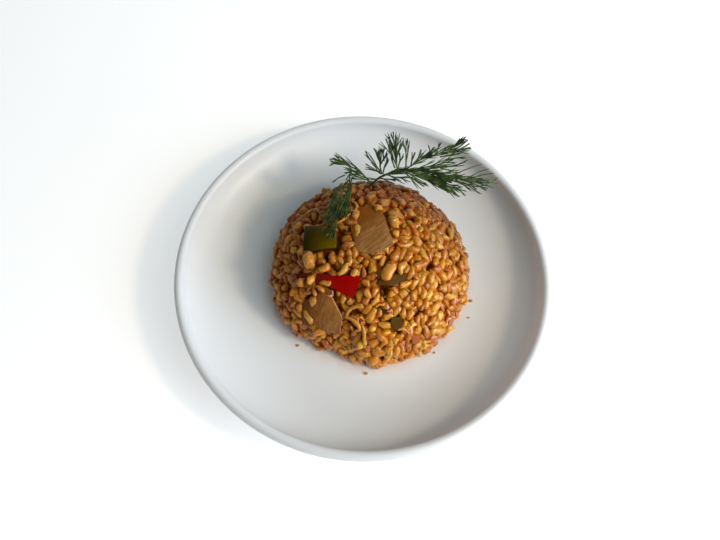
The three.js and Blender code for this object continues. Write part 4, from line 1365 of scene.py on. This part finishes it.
# %% [markdown]
# ## Dill
#
# A sprig of dill is a thin stem with fronds of long threads that all sweep towards the tip. Curves are
# the natural way: every thread is one spline with a radius at each point, and the curve is then turned
# to a mesh. The threads that can be told apart have their own points, which follow the fronds of the
# CAD model, and shorter ones fork off them by a rule.

# %% Threads of the sprig
STEM = [(6.6, 42.4, 51), (16.4, 43.5, 55), (29.4, 42.7, 58), (41.3, 40.3, 58)]
STEM += [(54.3, 40.8, 55), (68.7, 44.6, 50)]
THREADS = [  # side threads, heights that it runs through evenly, and its points from above
    (9, (57, 71), [(14.9, 42.3), (13.5, 44.9), (12.5, 49.4), (11.6, 52.6), (10.7, 55.7)]),
    (4, (60, 69), [(13.5, 44.6), (11, 47.4), (9.1, 50.3), (7.7, 53.1)]),
    (4, (61, 70), [(13.4, 46.5), (13.6, 49.5), (12.7, 52.4), (12.4, 54.6)]),
    (3, (58, 67), [(13.2, 43.4), (11.2, 46.3), (10.4, 49.3), (10.1, 50.9)]),
    (2, (58, 64), [(14.8, 43.5), (15.5, 46.6), (15.2, 49)]),
    (2, (64, 70), [(12.5, 50.7), (10, 52.2), (9.2, 54.4)]),
    (3, (54, 63), [(6.5, 41.8), (5.1, 44.8), (4.7, 49.2), (3.8, 53.5)]),
    (2, (57, 62), [(5, 47.4), (3.1, 49.4), (1.8, 52.1)]),
    (3, (54, 60), [(6.5, 42.4), (2.9, 45.3), (-0.6, 48.2), (-2.3, 49.3)]),
    (2, (53, 57), [(6, 42.4), (2, 44), (-2.6, 45.5)]),
    (2, (56, 61), [(5.6, 46.9), (7, 49.1), (8.4, 50.7)]),
    (2, (54, 60), [(7, 42.5), (7.8, 45.7), (9.1, 48.2)]),
    (1, (53, 55), [(5.4, 43.7), (0.9, 44), (-2.9, 43.6)]),
    (1, (57, 62), [(7.1, 48.2), (6.3, 51), (5.5, 53)]),
    (3, (58, 66), [(19.1, 43.2), (18.8, 48.4), (18.4, 53), (18, 56.9)]),
    (1, (58, 62), [(21.8, 45.4), (22.1, 49.2), (21.8, 51.6)]),
    (7, (51, 57), [(-0.4, 39.4), (-4.4, 42), (-9, 44.5), (-14, 45.7), (-20.1, 46.8)]),
    (4, (53, 56), [(-7.9, 44.7), (-12.9, 46.2), (-17.9, 46.4), (-21.6, 44.8)]),
    (3, (52, 52), [(-5.6, 43.5), (-10, 43.9), (-13.2, 42.3)]),
    (2, (52, 50), [(-10, 44.5), (-11, 41.9), (-11.3, 37.9)]),
    (1, (51, 50), [(-13.7, 41.6), (-17.4, 39.7), (-19.4, 37.3)]),
    (3, (51, 52), [(-2.1, 40.5), (-6.6, 41.8), (-10.4, 41.9)]),
    (2, (55, 57), [(-14, 46.1), (-18, 47.7), (-21.3, 48.1)]),
    (12, (58, 66), [(19.1, 43.2), (23.3, 45.8), (26.3, 47.7), (30.5, 49), (35.1, 50.3), (39.7, 52.3),
      (43.3, 53.6)]),
    (3, (60, 64), [(22.7, 45.3), (25.1, 47.9), (25.9, 51.1)]),
    (4, (60, 65), [(25.3, 47.5), (28.9, 49.1), (31.3, 50.7), (33.2, 52.2)]),
    (2, (62, 66), [(30.5, 48.4), (31.2, 50.9), (30.4, 53.2)]),
    (1, (63, 68), [(33.5, 49.2), (35.3, 52), (35.5, 54.7)]),
    (6, (65, 70), [(41.8, 52.9), (45.1, 54.5), (48.4, 56.1)]),
    (6, (63, 66), [(40, 51), (44.1, 52.5), (48.3, 53.4), (51.8, 53.6)]),
    (3, (62, 64), [(36.9, 49.5), (42.1, 50.5), (46.8, 51.4)]),
    (2, (69, 70), [(46.5, 54.8), (48, 56.5), (49.5, 55.6)]),
    (8, (58, 62), [(20.2, 42.6), (26.6, 43.7), (32.9, 44.8), (39.2, 46.5), (43.9, 48.1)]),
    (1, (61, 61), [(40.3, 48.5), (45.7, 50.3), (51.7, 50.7)]),
    (2, (59, 60), [(32, 44.1), (39.5, 45.1), (45.9, 46.6), (51.3, 48.8)]),
    (0, (59, 58), [(37.4, 44.5), (42.3, 43.9), (47.3, 44)]),
    (3, (58, 57), [(29.4, 42.7), (36.5, 42.1), (42, 42.8), (46.9, 44)]),
    (1, (56, 56), [(35.7, 40.6), (41.6, 41.7), (46.5, 42.7), (50.3, 43)]),
    (0, (56, 58), [(44.3, 41.9), (48.6, 44.4), (54, 47), (60.4, 49.6)]),
    (12, (58, 52), [(18.1, 41.8), (26.9, 41.4), (35.7, 40.9), (44.6, 41.1), (53.6, 42.6), (61, 44)]),
    (0, (54, 55), [(52.3, 41.9), (56.2, 44.6), (60.6, 47.3), (64.9, 48.8)]),
    (0, (53, 54), [(55.9, 43.5), (61.3, 45.6), (67.9, 47)]),
    (2, (53, 50), [(49.3, 41.7), (57.7, 41.7), (64.5, 42.3), (69.9, 45.3)]),
    (4, (52, 49), [(50.5, 41.2), (57.4, 40.1), (65, 42.3)]),
    (3, (52, 48), [(46.7, 42.2), (53.1, 41.4), (60.2, 41.3)]),
    (12, (57, 49), [(18.2, 41.9), (24.9, 41.2), (31.7, 40.4), (38.6, 38.4), (43.9, 36.8)]),
    (6, (55, 50), [(29.3, 40.8), (36.1, 39.9), (42.9, 38.3), (49.7, 37.9)]),
    (4, (54, 49), [(36, 40.1), (42.8, 39.1), (48, 38), (51, 36.7)]),
    (2, (51, 48), [(43, 38.1), (46.5, 36.7), (49, 34)]),
    (1, (51, 48), [(38.6, 39), (42.7, 37.7), (45.1, 35.6)]),
    (8, (57, 53), [(22.5, 41.6), (29.2, 41), (37, 40.6), (44.9, 40.1)]),
    (3, (54, 50), [(32.7, 39.8), (38.4, 39), (44.2, 36.9)]),
    (5, (56, 50), [(18.3, 42.6), (21.8, 41), (26.4, 39.4), (32.2, 39.2)]),
    (5, (54, 54), [(8.7, 41.9), (13.1, 40.3), (18.5, 40.1), (24, 41.1)]),
    (3, (52, 52), [(4.5, 40.4), (8.9, 40), (14.4, 39.8)]),
    (5, (51.5, 54), [(-9.7, 39.6), (-10.9, 32.7), (-12.6, 24.7), (-14.6, 16.2), (-17.1, 7.9),
      (-18.2, 1.1)]),
    (5, (51, 54.5), [(-11.8, 38.5), (-14.1, 31.3), (-16.2, 23), (-18.2, 15), (-19.7, 7.1)]),
    (5, (51, 54), [(-12.9, 37.1), (-15.7, 30.6), (-18.4, 23.6), (-19.9, 16.3), (-21, 10.3)]),
    (5, (52, 55), [(-10.5, 34.1), (-11.6, 25.7), (-13.2, 18.2), (-15.8, 10.7)]),
    (5, (50.5, 53), [(-14.5, 36.7), (-17.9, 31.4), (-19, 25.1), (-20.1, 18.9)]),
    (5, (52, 55.5), [(-9.5, 35.4), (-10, 27), (-11.7, 19.3), (-13.3, 13)]),
    (2, (54, 54.5), [(-15.4, 20.5), (-17.6, 13.5), (-18, 6.2), (-18.6, 0.2)]),
    (2, (53, 54), [(-16.8, 24.1), (-19.5, 17.4), (-20.9, 9.7)]),
    (2, (54, 55), [(-13, 23.7), (-15.6, 15.3), (-16.6, 8.5), (-17.2, 2.9)]),
    (1, (51.8, 53, 54.5), [(9.5, 42.8), (7.6, 42.3), (6.5, 41.9)]),
    (2, (49.6, 50.4, 51), [(4.4, 41.4), (2, 40.3), (-0.4, 39.4)]),
    (3, (51, 51.4), [(-0.4, 39.4), (-5, 39.6), (-10.2, 39.2)]),
]


def at_share(row, share):
    """The place on a row of points at a share of it, and the way the row runs there."""
    at = min(max(share, 0), 1) * (len(row) - 1)
    i = min(int(at), len(row) - 2)
    return row[i] + (row[i + 1] - row[i]) * (at - i), unit(row[i + 1] - row[i])


# %% Side threads
rng = np.random.default_rng(5)
stem_root = on_core(outer_point(-4.3, 38.1), 1.4)
stem_row = smooth_row([stem_root, *STEM], 60)
strands = [(stem_row[::3], np.linspace(0.72, 0.38, 20))]
THREAD_SIZE, SIDE_SIZE, TWIG_SIZE = 0.42, 0.34, 0.3
FORK_TAPER = np.array([1.0, 1.0, 0.95, 0.8, 0.4])
STEM_FORKS = (  # how many fork off the stem, the first one's share, the step, the reach, and the size
    (34, 0.28, 0.02, (5, 12), 0.32),
    (70, 0.2, 0.006, (3, 8), 0.3),
)


def fork(row, share, hand, reach, thick):
    """A thread that leaves a row of points to one side and bends back to run nearly along it."""
    start, run = at_share(row, share)
    side = unit(np.cross([0, 0, 1.0], run))
    roll = rng.uniform(-0.8, 0.8)
    side = hand * (side * math.cos(roll) + np.cross(run, side) * math.sin(roll))
    angle = rng.uniform(0.18, 0.42)
    t = np.linspace(0, 1, 5)[:, None]
    way = run * math.cos(angle) + side * math.sin(angle)
    curve = start + reach * (way * t - side * t**2 * rng.uniform(0.0, 0.4) * math.sin(angle))
    strands.append((curve, thick * FORK_TAPER))
    return curve


for forks, heights, flat in THREADS:
    share = np.linspace(0, 1, len(flat))
    rise = np.interp(share, np.linspace(0, 1, len(heights)), heights).round(1)
    row = smooth_row(np.column_stack([flat, rise]), 4 * len(flat) - 3)
    run = np.linalg.norm(np.diff(row, axis=0), axis=1).sum()
    strands.append((row, THREAD_SIZE * (1 - 0.5 * np.linspace(0, 1, len(row)) ** 2)))
    for k in range(forks):
        share = 0.08 + 0.85 * (k + rng.uniform(0.2, 0.8)) / forks
        reach = min(12.0, run * (1.02 - share)) * rng.uniform(0.7, 1.0) + 1.0
        side_row = fork(row, share, 1 if k % 2 else -1, reach, SIDE_SIZE)
        fork(side_row, rng.uniform(0.2, 0.5), rng.choice([-1, 1]), reach * 0.55, TWIG_SIZE)
for many, first, step, reach, size in STEM_FORKS:
    for k in range(many):
        fork(stem_row, first + step * k, 1 if k % 2 else -1, rng.uniform(*reach), size)
print("dill has", len(strands), "strands from", len(THREADS), "threads")

# %% Sprig mesh
lowest, highest = (np.array(v) / MM for v in cad_box)
inside_box = [(np.clip(row, lowest + 0.5, highest + [0, 0, 1.0]), radii) for row, radii in strands]
sprig = tubes("dill_sprig", inside_box)

leafy = Finish("dill_leaf")
patches = leafy.noise(260.0, 2.0)
leaf_finish = leafy.surface(
    leafy.mix(leafy.step(patches, 0.35, 0.7), rgb(22, 44, 6), rgb(74, 98, 34)),
    0.42 + patches * 0.15,
    leafy.bump(leafy.noise(1500.0, 1.0), 0.0002, 0.4),
    soft=(0.1, (1.0, 0.2, 0.1), 0.0005),
    glint=(0.3,),
)
sprig.data.materials.append(leaf_finish)
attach(sprig, "root")
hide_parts("dill")
print("dill:", len(sprig.data.polygons), "faces")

> _Goal of the exercise_:
In the listing above, please print only the lines from the first one to the line where "# CAD model, and" appears, exactly as written, both of those lines included.

> _Solution for this problem_:
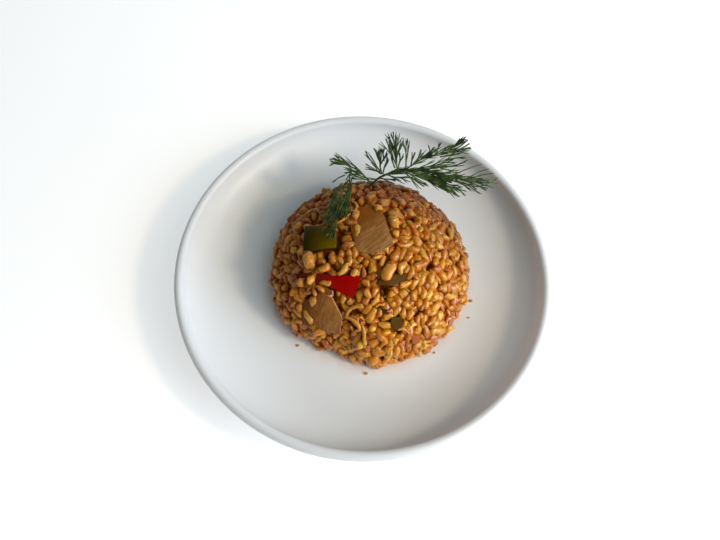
The three.js and Blender code for this object continues. Write part 4, from line 1365 of scene.py on. This part finishes it.
# %% [markdown]
# ## Dill
#
# A sprig of dill is a thin stem with fronds of long threads that all sweep towards the tip. Curves are
# the natural way: every thread is one spline with a radius at each point, and the curve is then turned
# to a mesh. The threads that can be told apart have their own points, which follow the fronds of the
# CAD model, and shorter ones fork off them by a rule.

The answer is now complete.